Farmers want to produce food to feed the masses, a virile, status-rich occupation, not receive a monthly cheque from a computer in Brussels for titivating a few hedgerows –for farmers are as much seduced by rural nostalgia as townies, and look back through rose-tinted spectacles at the time when all winter we ate nothing but the potatoes, Swedes or chestnuts (if we were lucky) grown in good French soil, and meat was a once a month luxury.

Two or three evenings a week I visit lonely farms to give the children extra English lessons. Nobody could claim that their parents are poor, but they far from well-off after working long and anti-social hours. They know their world is changing, if not disappearing, and their children had better adapt. The simple time-honoured expedient of inheriting the family farm will be much less attractive in ten years’ time.

Two figures: there are 1 million farmers active in France - and nearly 2 million retired. That merits reflection. Traditionally most rural mayors (those chaps so sought after for their endorsement by the “small” candidates) are retired farmers, they have kept local power leaning their way. But that too is changing, in my neighbouring village the mayor and ten of his councillors live and work far way, in large towns. They return to the village where they grew up most weekends, but inevitably their mindset is now urban.

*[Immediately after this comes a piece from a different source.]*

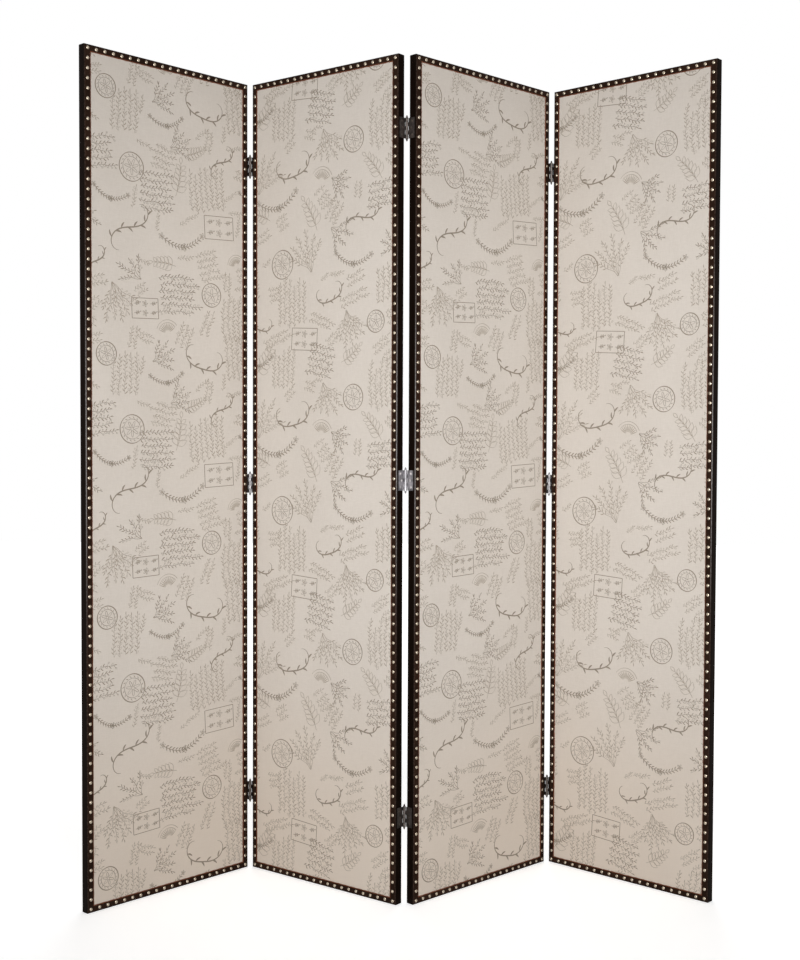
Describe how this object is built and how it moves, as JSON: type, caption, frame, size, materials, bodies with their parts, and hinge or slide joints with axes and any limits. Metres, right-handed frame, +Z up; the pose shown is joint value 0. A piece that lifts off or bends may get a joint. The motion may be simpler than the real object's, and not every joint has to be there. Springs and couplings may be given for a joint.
{
  "type": "folding screen",
  "caption": "Upholstered folding screen of hinged panels, with printed cloth faces, a dark leather edge and rows of domed nails, standing in a zig-zag.",
  "frame": {"origin": "middle of the outline on the floor", "axes": "+Z up, +X to the right as seen from the front, -Y towards the viewer in front"},
  "size_m": [1.5864, 0.4554, 2.134],
  "materials": {
    "timber": "planed softwood",
    "hardboard": "smooth hardboard",
    "printed_cloth": "plain weave with a grey-brown print",
    "edge_leather": "dark brown faux leather, semi-gloss",
    "nail_heads": "antique brass, polished domes",
    "hinge_steel": "pewter grey plating",
    "screw_steel": "bright plating"
  },
  "bodies": {
    "panel_1": {"panel_1_stiles": "timber", "panel_1_rails": "timber", "panel_1_skin_front": "hardboard", "panel_1_skin_back": "hardboard", "panel_1_fabric_front": "printed_cloth", "panel_1_fabric_back": "printed_cloth", "panel_1_edge_band": "edge_leather", "panel_1_nails_front": "nail_heads", "panel_1_nails_back": "nail_heads", "hinges_12_leaves_1": "hinge_steel", "hinges_12_screws_1": "screw_steel", "hinges_12_pins": "hinge_steel"},
    "panel_2": {"panel_2_stiles": "timber", "panel_2_rails": "timber", "panel_2_skin_front": "hardboard", "panel_2_skin_back": "hardboard", "panel_2_fabric_front": "printed_cloth", "panel_2_fabric_back": "printed_cloth", "panel_2_edge_band": "edge_leather", "panel_2_nails_front": "nail_heads", "panel_2_nails_back": "nail_heads", "hinges_12_leaves_2": "hinge_steel", "hinges_12_screws_2": "screw_steel", "hinges_23_leaves_2": "hinge_steel", "hinges_23_screws_2": "screw_steel", "hinges_23_pins": "hinge_steel"},
    "panel_3": {"panel_3_stiles": "timber", "panel_3_rails": "timber", "panel_3_skin_front": "hardboard", "panel_3_skin_back": "hardboard", "panel_3_fabric_front": "printed_cloth", "panel_3_fabric_back": "printed_cloth", "panel_3_edge_band": "edge_leather", "panel_3_nails_front": "nail_heads", "panel_3_nails_back": "nail_heads", "hinges_23_leaves_3": "hinge_steel", "hinges_23_screws_3": "screw_steel", "hinges_34_leaves_3": "hinge_steel", "hinges_34_screws_3": "screw_steel", "hinges_34_pins": "hinge_steel"},
    "panel_4": {"panel_4_stiles": "timber", "panel_4_rails": "timber", "panel_4_skin_front": "hardboard", "panel_4_skin_back": "hardboard", "panel_4_fabric_front": "printed_cloth", "panel_4_fabric_back": "printed_cloth", "panel_4_edge_band": "edge_leather", "panel_4_nails_front": "nail_heads", "panel_4_nails_back": "nail_heads", "hinges_34_leaves_4": "hinge_steel", "hinges_34_screws_4": "screw_steel"}
  },
  "joints": [
    {"name": "fold_12", "type": "hinge", "parent": "panel_1", "child": "panel_2", "pos_m": [-0.42928, 0.1486, 0], "axis": [0, 0, 1], "range_deg": [-95, 85]},
    {"name": "fold_23", "type": "hinge", "parent": "panel_2", "child": "panel_3", "pos_m": [0.00376, -0.13414, 0], "axis": [0, 0, -1], "range_deg": [-97.6, 82.4]},
    {"name": "fold_34", "type": "hinge", "parent": "panel_3", "child": "panel_4", "pos_m": [0.39085, 0.20883, 0], "axis": [0, 0, 1], "range_deg": [-93.1, 86.9]}
  ]
}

Similarly the vast majority of the millions who visit the Salon d’Agriculture will get in the car afterwards and drive to the nearest supermarket to buy (at best) a nice piece of shrink-wrapped (special offer) meat, vegetables ‘produced in the European Union’ and fruit from a long way away. At best. Even in France a growing number opt for the prepared meal, the frozen veg, the ready-to-eat pudding. The one piece of French produce they will buy is cheese – although increasingly in supermarkets that is industrial, as unpasteurised milk becomes proscribed by Brussels. That is the reality of agriculture – what it produces has to be cheap and safe and as far removed from the realities of farming as possible. A few years ago I was helping one of Bové’s neighbours on the Larzac plateau milk her sheep. As she worked, the sheep she was milking shat into the bucket of milk. Calmly she hoiked out the turd and carried on milking.

2 Responses to “If cows could vote, Chirac would be president for life.”

  1. Peter Stone Says:

    Many thanks for your continuing commentary, essential daily reading.
    Just one thing - please abandon the change of typeface,
    for without more line spacing it is almost unreadable!

  2. Tim Says:

    Yes, many apologies about that. It simply turned out that way. I spent a long time trying unsuccesfully to correct it - short of re-typing it. So I left it as it is - I agree very difficult to read - and hope that the person who built the page can correct it tomorrow.